Philip Endean SJ on the Immaculate Conception


- Jesus and his mom: Jesus

Coming up ... the Feast of the Immaculate Conception. For those who aren't Catholic, the doctrine asserts that Mary was conceived without original sin.

I must admit that I don't believe or like the doctrine - I instead like the idea that God thought a normal human being with all the attendant frailties was good enough to be Jesus' mother. I'm not alone in disputing the doctrine: as this Wikipedia article states, It was rejected by St. Bernard of Clairvaux, Alexander of Hales, and St. Bonaventure (who, teaching at Paris, called it "this foreign doctrine", indicating its association with England), and by St. Thomas Aquinas who expressed questions about the subject, but said that he would accept the determination of the Church. Aquinas and Bonaventure, for example, believed that Mary was completely free from sin, but that she was not given this grace at the instant of her conception.

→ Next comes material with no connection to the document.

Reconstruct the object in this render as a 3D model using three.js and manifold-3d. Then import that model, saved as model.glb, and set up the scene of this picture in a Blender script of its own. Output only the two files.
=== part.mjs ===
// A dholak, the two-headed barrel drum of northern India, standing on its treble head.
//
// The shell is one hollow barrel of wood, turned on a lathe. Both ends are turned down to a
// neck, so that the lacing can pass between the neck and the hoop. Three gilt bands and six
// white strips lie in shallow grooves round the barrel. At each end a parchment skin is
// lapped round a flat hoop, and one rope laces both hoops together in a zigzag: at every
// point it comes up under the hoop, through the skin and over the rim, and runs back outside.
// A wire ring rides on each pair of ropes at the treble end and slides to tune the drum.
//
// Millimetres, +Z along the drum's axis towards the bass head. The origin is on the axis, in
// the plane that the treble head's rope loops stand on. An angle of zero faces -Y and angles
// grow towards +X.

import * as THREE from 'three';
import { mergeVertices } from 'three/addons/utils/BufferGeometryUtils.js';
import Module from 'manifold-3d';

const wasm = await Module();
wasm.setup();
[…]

More modernly, there was a comment to a past post on the immaculate conception at dotCommonweal by Lisa Fullam, a professor at the Jesuit School of Theology at Berkeley, that mirrors some of my own thoughts .....

# Posted by Lisa Fullam
on December 7th, 2008 at 12:34 pm

Thanks, Eric, for a thoughtful post. The doctrine of the Immaculate Conception (which my guy Thomas Aquinas did not hold, btw,) is in stark tension (though not a logical contradiction) with the Church’s denial of ordination to women. It never fails to amuse me that the magisterium occasionally feels the need to define (and delimit) women, our nature and vocation, (with or without any substantial input from actual women,) but oddly never feels the need to define (and delimit) the nature and appropriate roles of men, except by counterpoise in the documents on women. Why no masculine counterpart to “Mulieris Dignitatem”?

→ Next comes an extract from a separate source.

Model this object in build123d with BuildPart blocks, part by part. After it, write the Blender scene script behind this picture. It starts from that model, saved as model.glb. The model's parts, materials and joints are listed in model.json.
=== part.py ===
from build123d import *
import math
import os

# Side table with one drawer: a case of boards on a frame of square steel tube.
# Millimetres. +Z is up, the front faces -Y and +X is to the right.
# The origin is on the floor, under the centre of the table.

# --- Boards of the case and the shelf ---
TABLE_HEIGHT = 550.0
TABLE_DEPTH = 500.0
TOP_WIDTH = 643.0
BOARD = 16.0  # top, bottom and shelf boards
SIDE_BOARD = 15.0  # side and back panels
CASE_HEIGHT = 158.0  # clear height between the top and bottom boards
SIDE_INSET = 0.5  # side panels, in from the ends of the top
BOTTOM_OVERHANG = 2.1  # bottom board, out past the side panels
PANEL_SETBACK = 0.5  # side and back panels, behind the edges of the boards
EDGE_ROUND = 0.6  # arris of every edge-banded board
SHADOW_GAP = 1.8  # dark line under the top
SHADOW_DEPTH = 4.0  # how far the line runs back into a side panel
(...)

Of course, when women are contained, constricted and misdefined, so are men. If women are to be passive and receptive, that would seem to imply that men should not be–and anyone in a real relationship knows that such giving and receiving is mutual and reciprocal. When Mary is misread as passive, not the firebrand who shouted the jouful revolutionary anthem of the Magnificat, we downplay (or dismiss) the call for women to be audacious and active also–and the world loses out.

And the issue of women’s ordination remains a third rail in the Church. We’re told the issue is “settled,” so does not require further discussion. Can something so painful for so many be merely defined away? Can vocation be defined away? Justice? And of course we have L’Affaire Bourgeois, demonstrating that the hierarchy will respond with threats of the harshest penalty at its disposal should a priest act up in solidarity with women called to serve as priests in the Church. To put it mildly, the magisterium seems overly defensive on questions relating to women–why? ......

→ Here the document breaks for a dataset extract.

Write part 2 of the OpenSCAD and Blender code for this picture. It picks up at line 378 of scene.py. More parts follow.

Today I saw an article at Thinking Faith by Philip Endean SJ on the immaculate conception - Theology and Candles: Original Sin and Immaculate Conception - which mentions the methodology of Ignatius' Spiritual Exercises as an alternative way of dealing with the idea of human imperfection. The whole article is worth reading but here's just a bit at the end ...

[...] Our standard formula, ‘Mary conceived without original sin’ presents Mary in logically negative terms, as someone without a problem. It starts from our difficulties, and takes them as a fixed basis from which we can explore holiness as an exceptional absence. There is, of course, a place for such thinking. Equally, Christianity has gone wrong if such thinking is all we have. For Christianity is about nothing if is not about our problematic selves being changed; as we explore the reality of holiness it makes a difference to us. The real conundrum is not one about how God can create a Jesus and Mary who do not share our problematic state, but rather about how God’s goodness can co-exist with a problematic creation, one in which the good is lacking.

There is no theological answer to that question. Some theologians have talked about ‘God respecting creaturely freedom’, but not in any way that really works. St Ignatius’s presentation of sin in Spiritual Exercises centres, not on a good confession, or an experience of forgiveness—still less on any sort of explanation. Instead he tries to lead to a place where we cry out in wonder. How can it be that the world has carried on when there has been so much resistance to God? Why has God not just given up or junked us into Hell already? Christianity does not answer these questions. Instead it attests to a revelation: a revelation of divine goodness keeping these unanswerable questions open, a goodness promising hope, a goodness inviting us not really to understand but rather to join in. The light shines in the darkness, a light which the darkness cannot overpower, a light made manifest in Jesus and Mary without sin. Theologies about how and why fail, but the light—and the candles—remain.